La chambre d’à côté 

                                                 de Pedro Almodovar



 

On aime tout de suite les deux personnages féminins principaux du film de Pedro Almodovar, La chambre d’à côté. Deux anciennes collègues journalistes ayant longtemps travaillé ensemble à New York et s’étant ensuite perdu de vue, Martha (Tilda Swinton), devenue reporter de guerre, et Ingrid (Julian Moore) à présent un écrivain à succès. Le film a été tourné en anglais. Les retrouvailles entre les deux amies se passent à l’hôpital où Martha, fatiguée, affaiblie, suit un nouveau traitement en espérant guérir son cancer. Ingrid, émue de la voir si courageuse et combattive, la revoit plusieurs fois. Les deux femmes évoquent leurs nouveaux boulots respectifs, des amies communes, la fille de Martha dont elle n’est pas proche, Damian, un homme qu’elles ont toutes deux aimé. Un jour, Ingrid la trouve en larmes : le nouveau traitement n’a pas marché, le cancer s’est métastasé, Martha n’a plus que quelques mois à vivre. Elle est décidée à interrompre un traitement douloureux, qui ne pourra pas la sauver et expose son plan à Ingrid, affolée : elle s’est procurée sur le Darknet la pilule suicide miracle, bien évidemment illégale. Son projet est de louer une belle villa à la campagne et d’y vivre des mois heureux avec Ingrid, jusqu’au moment où elle avalera la fameuse pilule. Ingrid est réticente, elle ne se sent pas assez proche de Martha pour accepter ce rôle difficile, elles s’étaient trop longtemps perdues de vue. Martha parvient à la convaincre. Ses autres amies ont refusé ce rôle, il ne reste qu’elle, mais elle devra rester prudente, se protéger des futures investigations policières en prétendant avoir tout ignoré de ce projet funèbre, car le suicide n’est pas légal en Amérique. Le jour où « la porte d’à côté », celle de la chambre de Martha, sera fermée, Ingrid devra comprendre que c’est arrivé et agir en conséquence.

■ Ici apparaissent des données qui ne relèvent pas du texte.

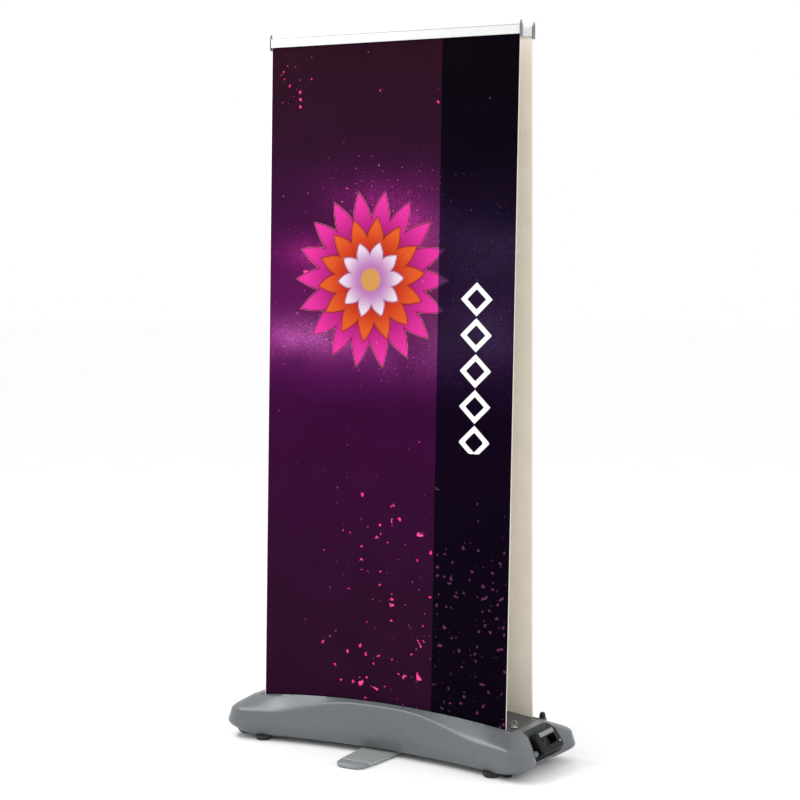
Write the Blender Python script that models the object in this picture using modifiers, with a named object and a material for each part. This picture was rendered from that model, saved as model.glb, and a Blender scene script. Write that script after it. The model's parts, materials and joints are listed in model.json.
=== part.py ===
"""Double-sided outdoor roll-up banner stand: a fillable moulded base with two spring rollers,
a three-stage telescopic pole and two hinged clamp rails. Metres, +Z up, +X along the base,
-Y to the front. The origin is on the ground under the middle of the base."""

import math

import bmesh
import bpy
from mathutils import Matrix, Vector

# Driving dimensions
BANNER_WIDTH = 0.850
BANNER_THICKNESS = 0.0008
RAIL_Z = 2.130  # underside of the clamp rails
BANNER_TOP_Y = 0.0393  # half the spacing of the two banners at the rails
BANNER_FOOT_Y = 0.0869  # and at the base's ends
BANNER_FOOT_Z = 0.130
CLEARANCE = 0.0003

# Base tank: outline rings (half length, half depth at the waist, corner radius, dent in the
# handle end, extra length at the handle end, which grows to the rear)
WAIST_FLARE = 0.28  # the half depth grows by this much times x squared
GROUND_GAP = 0.016
FOOT_RING = (0.492, 0.102, 0.056, 0.010, 0.000)
CREASE_RING = (0.526, 0.1125, 0.060, 0.018, 0.004)
BELLY_RING = (0.533, 0.118, 0.062, 0.022, 0.013)
RIDGE_RING = (0.518, 0.112, 0.054, 0.022, 0.013)
LIP_RING = (0.477, 0.092, 0.024, 0.008, 0.004)
DENT_START = 0.55  # the dent is full over this share of the end's straight part
CREASE_Z = 0.038
BELLY_Z = 0.049
RIDGE_Z_MIDDLE = 0.147
RIDGE_DROP = 0.052
RIDGE_DROP_START = 0.08
RIDGE_DROP_END = 0.38
CROWN_Z = 0.157
CROWN_CURVE = 0.148  # the top falls by this much times x squared
TANK_WALL = 0.004
TANK_FLOOR_Z = 0.021

# Cassette: rollers, tray and cover inside the base's trough
TROUGH_HALF_LENGTH = 0.4475
TROUGH_HALF_DEPTH = 0.0915
TROUGH_Z = 0.035
COVER_HALF_DEPTH = 0.0825
COVER_THICKNESS = 0.0035
TRAY_WALL = 0.0016
TRAY_TOP = 0.116
ROLLER_Y = 0.060
ROLLER_Z = 0.072
ROLLER_RADIUS = 0.0255
ROLLER_HALF_LENGTH = 0.430
TUBE_WALL = 0.002
SHAFT_RADIUS = 0.005
END_PLATE_X = 0.4385
END_PLATE_THICKNESS = 0.004
SPRING_TURNS = 7
SPRING_PITCH = 0.012
SPRING_RADIUS = 0.012
SPRING_WIRE = 0.0011
LOCK_X = 0.432
LOCK_Y = 0.050

# Pole stages: (outer radius, wall, bottom, top)
POLE_LOWER = (0.0160, 0.0015, 0.0425, 0.800)
POLE_MIDDLE = (0.0140, 0.0012, 0.700, 1.420)
POLE_UPPER = (0.0123, 0.0012, 1.320, 2.112)
COLLAR_HEIGHT = 0.046

# Clamp rails
RAIL_HEIGHT = 0.028
RAIL_CAP_THICKNESS = 0.0032
RAIL_CAP_HEIGHT = 0.048

# Feet, wheels, handle, stabiliser
PAD_X = 0.400
PAD_Y = 0.133
PAD_RADIUS = 0.0245
LEVEL_FOOT_X = 0.445
LEVEL_FOOT_Y = 0.115
WHEEL_X = -0.495
WHEEL_Y = 0.100
WHEEL_RADIUS = 0.0265
WHEEL_WIDTH = 0.020
AXLE_RADIUS = 0.004
HANDLE_PIVOT = (0.517, 0.0700)
HANDLE_HALF_WIDTH = 0.071
HANDLE_LEAN = math.radians(32)
HANDLE_LENGTH = 0.0420
HANDLE_DROP = 0.0050  # the lower bar's middle below the pivot
HANDLE_BAR = 0.021
HANDLE_BACK = -0.0085  # the frame's back and front faces, from the pivot
HANDLE_FACE = 0.0175
POCKET_X = 0.468
POCKET_HALF_WIDTH = 0.0765
STABILISER_HALF_LENGTH = 0.283
STABILISER_TOP = 0.0135
STABILISER_THICKNESS = 0.011
CAP_X = 0.440
CAP_Y = 0.120
NECK_TOP = 0.1235

MATERIALS = {
    "grey_plastic": ("#74787b", 0.50, 0.0),
    "dark_plastic": ("#1c1c1d", 0.45, 0.0),
    "rubber": ("#202021", 0.80, 0.0),
    "insert_plastic": ("#80827f", 0.55, 0.0),
    "aluminium": ("#c9ccce", 0.32, 1.0),
    "steel": ("#b4b7ba", 0.28, 1.0),
    "white_coat": ("#f1f2f1", 0.35, 0.0),
    "cap_plastic": ("#6b7078", 0.50, 0.0),
    "stabiliser_coat": ("#8d9490", 0.40, 0.3),
    "banner_film": ("#2a1026", 0.55, 0.0),
}

for leftover in list(bpy.data.objects):
    bpy.data.objects.remove(leftover, do_unlink=True)

STAND = bpy.data.collections.new("roll_up_banner_stand")
CUTTERS = bpy.data.collections.new("cutters")
for group in (STAND, CUTTERS):
    bpy.context.scene.collection.children.link(group)
CUTTERS.hide_render = True


def linear(hex_colour):
    """sRGB hex to the linear colour a shader takes."""
    values = [int(hex_colour[i : i + 2], 16) / 255 for i in (1, 3, 5)]
    return [v / 12.92 if v <= 0.04045 else ((v + 0.055) / 1.055) ** 2.4 for v in values]


def material(part_name, kind):
    """A Principled material for one sub-part, of the given kind."""
    colour, roughness, metallic = MATERIALS[kind]
    made = bpy.data.materials.new(f"{part_name}_{kind}")
    made.use_nodes = True
    shader = made.node_tree.nodes["Principled BSDF"]
    shader.inputs["Base Color"].default_value = (*linear(colour), 1)
    shader.inputs["Roughness"].default_value = roughness
    shader.inputs["Metallic"].default_value = metallic
    return made


def add(name, mesh, kind=None, origin=(0, 0, 0)):
    """Link a mesh given in world coordinates as an object whose origin is at origin."""
    mesh.transform(Matrix.Translation(-Vector(origin)))
    made = bpy.data.objects.new(name, mesh)
    made.location = origin
    if kind is None:
        made.hide_render = True
        made.display_type = "WIRE"
        CUTTERS.objects.link(made)
    else:
        mesh.materials.clear()
        mesh.materials.append(material(name, kind))
        mesh.shade_smooth()
        mesh.set_sharp_from_angle(angle=math.radians(35))
        STAND.objects.link(made)
    return made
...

Curieusement, ce film n’a rien de macabre. C’était au contraire un hymne à la vie, à tout ce qu’elle peut encore avoir de beau en dépit des guerres, de la violence partout, des catastrophes climatiques diverses et multiples. La villa, magnifique architecture futuriste laissant entrer la nature dans la maison, offre une impression de paix hors du monde. Les promenades en forêt, le chant des oiseaux, le jardin en fleurs, la surface paisible de la piscine où elles n’ont même pas nagé mais qui est là, comme une invite, les films regardés ensemble et la musique, les longs bavardages entre elles en évitant d’évoquer le but ultime de cette escapade heureuse font de cet entracte un temps magique. Quand le fardeau semble trop lourd à Ingrid, elle téléphone à Damian ou déjeune avec lui. Le seul au courant du projet, qui promet de l’aider, le moment venu.

Mais il n’y a pas de porte fermée dans la chambre d’à côté le jour X. C’est par une belle journée enchantée que Martha a choisi d’avaler la fameuse pilule. Elle a voulu mourir en plein air, sur la terrasse, comme endormie. Elle s’est même faite belle pour l’occasion, a laissé des lettres expliquant son geste et dédouanant son amie…

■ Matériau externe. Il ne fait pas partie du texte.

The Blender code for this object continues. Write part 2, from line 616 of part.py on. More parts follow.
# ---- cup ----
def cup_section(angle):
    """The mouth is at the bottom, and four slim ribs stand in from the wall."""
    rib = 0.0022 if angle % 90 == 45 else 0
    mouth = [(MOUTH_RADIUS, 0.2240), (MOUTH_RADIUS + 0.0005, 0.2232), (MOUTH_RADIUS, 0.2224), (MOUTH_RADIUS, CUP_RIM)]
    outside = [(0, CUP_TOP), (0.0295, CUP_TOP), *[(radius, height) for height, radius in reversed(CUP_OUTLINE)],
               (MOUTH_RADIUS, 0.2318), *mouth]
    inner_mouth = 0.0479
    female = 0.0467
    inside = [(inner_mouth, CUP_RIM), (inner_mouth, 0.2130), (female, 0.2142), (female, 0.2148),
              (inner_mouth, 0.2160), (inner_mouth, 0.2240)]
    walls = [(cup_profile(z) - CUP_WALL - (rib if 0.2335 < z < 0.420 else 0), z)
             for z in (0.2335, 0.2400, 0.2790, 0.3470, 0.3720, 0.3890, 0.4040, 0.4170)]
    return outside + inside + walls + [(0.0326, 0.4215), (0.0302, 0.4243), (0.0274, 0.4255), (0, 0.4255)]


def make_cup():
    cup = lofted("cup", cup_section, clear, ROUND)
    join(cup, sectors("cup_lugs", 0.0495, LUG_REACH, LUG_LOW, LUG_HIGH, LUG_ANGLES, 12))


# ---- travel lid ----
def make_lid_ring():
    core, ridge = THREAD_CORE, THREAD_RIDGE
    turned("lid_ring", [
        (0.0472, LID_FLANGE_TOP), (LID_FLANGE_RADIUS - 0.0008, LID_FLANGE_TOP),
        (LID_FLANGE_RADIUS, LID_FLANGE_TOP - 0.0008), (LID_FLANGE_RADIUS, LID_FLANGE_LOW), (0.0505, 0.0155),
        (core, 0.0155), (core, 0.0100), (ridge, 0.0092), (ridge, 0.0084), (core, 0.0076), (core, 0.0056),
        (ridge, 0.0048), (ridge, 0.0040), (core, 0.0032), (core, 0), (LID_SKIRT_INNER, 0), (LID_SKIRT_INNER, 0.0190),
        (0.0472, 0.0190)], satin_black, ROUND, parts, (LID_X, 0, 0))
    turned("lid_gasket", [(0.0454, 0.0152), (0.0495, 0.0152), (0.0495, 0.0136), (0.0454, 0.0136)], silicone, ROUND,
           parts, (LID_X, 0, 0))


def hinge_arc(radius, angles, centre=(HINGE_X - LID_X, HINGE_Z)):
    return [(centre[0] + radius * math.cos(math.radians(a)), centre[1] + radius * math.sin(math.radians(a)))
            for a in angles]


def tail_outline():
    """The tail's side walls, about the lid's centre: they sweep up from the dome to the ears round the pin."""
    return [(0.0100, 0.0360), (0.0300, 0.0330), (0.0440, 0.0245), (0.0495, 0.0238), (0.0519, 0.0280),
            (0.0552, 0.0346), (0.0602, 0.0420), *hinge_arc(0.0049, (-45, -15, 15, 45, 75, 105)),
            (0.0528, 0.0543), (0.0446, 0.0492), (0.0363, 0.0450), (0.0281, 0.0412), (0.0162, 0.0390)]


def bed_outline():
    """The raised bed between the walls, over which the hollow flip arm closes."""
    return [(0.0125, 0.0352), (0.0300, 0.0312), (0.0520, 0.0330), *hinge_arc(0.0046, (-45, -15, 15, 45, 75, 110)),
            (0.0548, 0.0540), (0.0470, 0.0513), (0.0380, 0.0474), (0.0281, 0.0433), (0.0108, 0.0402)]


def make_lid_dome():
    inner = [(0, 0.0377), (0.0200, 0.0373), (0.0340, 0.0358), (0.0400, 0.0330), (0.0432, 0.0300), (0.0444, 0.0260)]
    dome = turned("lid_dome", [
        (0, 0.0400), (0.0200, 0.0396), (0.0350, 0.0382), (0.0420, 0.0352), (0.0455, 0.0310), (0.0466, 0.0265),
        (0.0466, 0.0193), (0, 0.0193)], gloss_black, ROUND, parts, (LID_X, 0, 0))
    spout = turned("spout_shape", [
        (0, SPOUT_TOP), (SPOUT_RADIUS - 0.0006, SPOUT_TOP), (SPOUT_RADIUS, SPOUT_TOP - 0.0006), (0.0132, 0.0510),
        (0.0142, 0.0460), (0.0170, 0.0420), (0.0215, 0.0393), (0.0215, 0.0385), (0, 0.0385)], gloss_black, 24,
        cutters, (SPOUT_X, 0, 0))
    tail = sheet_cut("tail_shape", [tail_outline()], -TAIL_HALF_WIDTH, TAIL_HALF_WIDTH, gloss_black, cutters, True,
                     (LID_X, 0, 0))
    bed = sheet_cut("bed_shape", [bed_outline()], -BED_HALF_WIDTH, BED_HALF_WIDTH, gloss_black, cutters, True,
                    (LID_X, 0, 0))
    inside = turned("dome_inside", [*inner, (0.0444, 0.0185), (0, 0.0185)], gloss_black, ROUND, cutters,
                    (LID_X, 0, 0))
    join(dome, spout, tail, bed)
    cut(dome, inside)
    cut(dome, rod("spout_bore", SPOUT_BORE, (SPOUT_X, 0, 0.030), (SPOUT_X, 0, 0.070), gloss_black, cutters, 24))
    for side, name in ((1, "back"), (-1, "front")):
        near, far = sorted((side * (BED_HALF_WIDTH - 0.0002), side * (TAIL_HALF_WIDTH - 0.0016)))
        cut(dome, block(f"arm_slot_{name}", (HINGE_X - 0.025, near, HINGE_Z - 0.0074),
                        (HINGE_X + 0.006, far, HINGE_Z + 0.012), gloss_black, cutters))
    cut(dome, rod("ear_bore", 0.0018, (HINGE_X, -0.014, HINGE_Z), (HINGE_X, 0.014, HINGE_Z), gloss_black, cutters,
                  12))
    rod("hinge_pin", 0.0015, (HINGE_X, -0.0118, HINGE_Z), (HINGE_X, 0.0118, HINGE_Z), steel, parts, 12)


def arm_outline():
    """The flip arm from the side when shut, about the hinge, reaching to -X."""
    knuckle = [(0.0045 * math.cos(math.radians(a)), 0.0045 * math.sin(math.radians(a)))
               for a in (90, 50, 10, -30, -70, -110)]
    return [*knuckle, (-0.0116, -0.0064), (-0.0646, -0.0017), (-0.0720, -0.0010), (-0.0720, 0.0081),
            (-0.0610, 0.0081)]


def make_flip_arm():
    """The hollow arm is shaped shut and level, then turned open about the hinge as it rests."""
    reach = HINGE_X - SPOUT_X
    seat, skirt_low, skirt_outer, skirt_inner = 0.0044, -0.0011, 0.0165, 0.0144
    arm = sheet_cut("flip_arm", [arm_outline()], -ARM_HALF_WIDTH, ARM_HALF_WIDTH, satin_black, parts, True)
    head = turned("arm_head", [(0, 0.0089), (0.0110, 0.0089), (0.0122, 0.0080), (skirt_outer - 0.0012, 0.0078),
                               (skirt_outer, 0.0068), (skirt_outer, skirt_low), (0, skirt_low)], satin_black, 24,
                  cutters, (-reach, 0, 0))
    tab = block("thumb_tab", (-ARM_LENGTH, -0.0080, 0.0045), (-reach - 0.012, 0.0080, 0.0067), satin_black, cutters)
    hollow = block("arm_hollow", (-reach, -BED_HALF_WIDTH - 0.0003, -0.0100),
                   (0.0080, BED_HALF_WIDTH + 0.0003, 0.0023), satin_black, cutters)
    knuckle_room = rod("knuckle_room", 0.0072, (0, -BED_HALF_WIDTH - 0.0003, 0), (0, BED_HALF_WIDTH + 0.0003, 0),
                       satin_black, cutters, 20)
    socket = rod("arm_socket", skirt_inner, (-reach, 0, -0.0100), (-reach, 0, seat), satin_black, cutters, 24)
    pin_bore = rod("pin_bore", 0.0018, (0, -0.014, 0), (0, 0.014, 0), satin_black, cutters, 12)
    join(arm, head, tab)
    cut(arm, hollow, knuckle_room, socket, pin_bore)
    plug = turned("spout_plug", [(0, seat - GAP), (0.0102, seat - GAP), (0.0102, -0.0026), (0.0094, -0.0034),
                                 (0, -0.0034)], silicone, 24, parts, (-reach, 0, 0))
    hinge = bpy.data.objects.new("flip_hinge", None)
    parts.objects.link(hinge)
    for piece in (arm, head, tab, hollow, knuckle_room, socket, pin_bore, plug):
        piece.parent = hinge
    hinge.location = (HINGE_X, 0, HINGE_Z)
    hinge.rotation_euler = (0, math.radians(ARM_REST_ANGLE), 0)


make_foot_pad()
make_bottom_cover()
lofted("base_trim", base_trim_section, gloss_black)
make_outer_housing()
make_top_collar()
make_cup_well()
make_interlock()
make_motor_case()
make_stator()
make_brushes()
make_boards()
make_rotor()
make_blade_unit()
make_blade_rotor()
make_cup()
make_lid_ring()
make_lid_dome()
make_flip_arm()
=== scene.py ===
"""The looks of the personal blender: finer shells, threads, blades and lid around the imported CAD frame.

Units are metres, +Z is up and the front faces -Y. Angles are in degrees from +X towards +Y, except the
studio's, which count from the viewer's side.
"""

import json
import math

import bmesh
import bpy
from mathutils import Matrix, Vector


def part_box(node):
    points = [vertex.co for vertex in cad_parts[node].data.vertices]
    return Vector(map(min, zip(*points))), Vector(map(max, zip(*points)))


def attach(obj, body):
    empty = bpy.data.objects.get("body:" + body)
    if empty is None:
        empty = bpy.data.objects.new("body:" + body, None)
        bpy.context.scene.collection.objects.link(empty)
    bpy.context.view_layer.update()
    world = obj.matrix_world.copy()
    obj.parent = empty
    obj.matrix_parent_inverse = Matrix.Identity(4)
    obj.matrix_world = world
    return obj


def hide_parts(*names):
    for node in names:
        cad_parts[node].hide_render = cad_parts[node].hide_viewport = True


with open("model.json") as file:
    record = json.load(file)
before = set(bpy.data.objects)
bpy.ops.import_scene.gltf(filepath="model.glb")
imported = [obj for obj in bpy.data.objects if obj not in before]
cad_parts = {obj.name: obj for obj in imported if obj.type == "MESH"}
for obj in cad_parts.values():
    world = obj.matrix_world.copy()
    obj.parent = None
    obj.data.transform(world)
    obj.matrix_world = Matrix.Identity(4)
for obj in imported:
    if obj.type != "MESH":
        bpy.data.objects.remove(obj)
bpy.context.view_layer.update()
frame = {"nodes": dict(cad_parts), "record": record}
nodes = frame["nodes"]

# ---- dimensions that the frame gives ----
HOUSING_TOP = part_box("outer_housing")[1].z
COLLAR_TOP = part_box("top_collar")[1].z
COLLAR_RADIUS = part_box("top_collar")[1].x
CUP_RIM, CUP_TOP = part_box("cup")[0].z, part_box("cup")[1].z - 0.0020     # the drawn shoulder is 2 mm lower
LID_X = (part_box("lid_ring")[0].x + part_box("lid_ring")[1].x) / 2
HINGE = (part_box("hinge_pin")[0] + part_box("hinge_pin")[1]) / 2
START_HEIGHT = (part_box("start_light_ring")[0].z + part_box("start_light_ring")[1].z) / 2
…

La grande force de ce film reste son évidence. Bien sûr que l’on doit avoir le droit de choisir le terme de sa vie. Bien sûr qu’il n’est pas criminel de mettre fin à ses jours et la médecine devrait autoriser des moyens simples, efficaces et indolore d’y parvenir. Et l’on devrait pouvoir agir sans dossier médical. Souvent, les blessures morales sont plus profondes que les autres, que la pire des maladies. On ne devrait rien avoir à justifier pour ce faire, une fois ses affaires mises en ordre. On ne choisit pas de naître, on devrait pouvoir avoir le choix de sa mort.

Almadovar a réussi là un film magnifique, plein d’espoir et de force, de joie de vivre savourée jusqu’à l’ultime limite. Rarement, un plaidoyer pour le droit de mourir n’a autant charmé son public.

Un silence profond règne dans la salle et aucun spectateur ne s’est levé avant la fin du générique. On n’entend pas un mot, pas un murmure. C’est un de ces films qui permet de croire encore un peu à la grandeur de la race humaine. C’est un film aussi courageux que magnifique.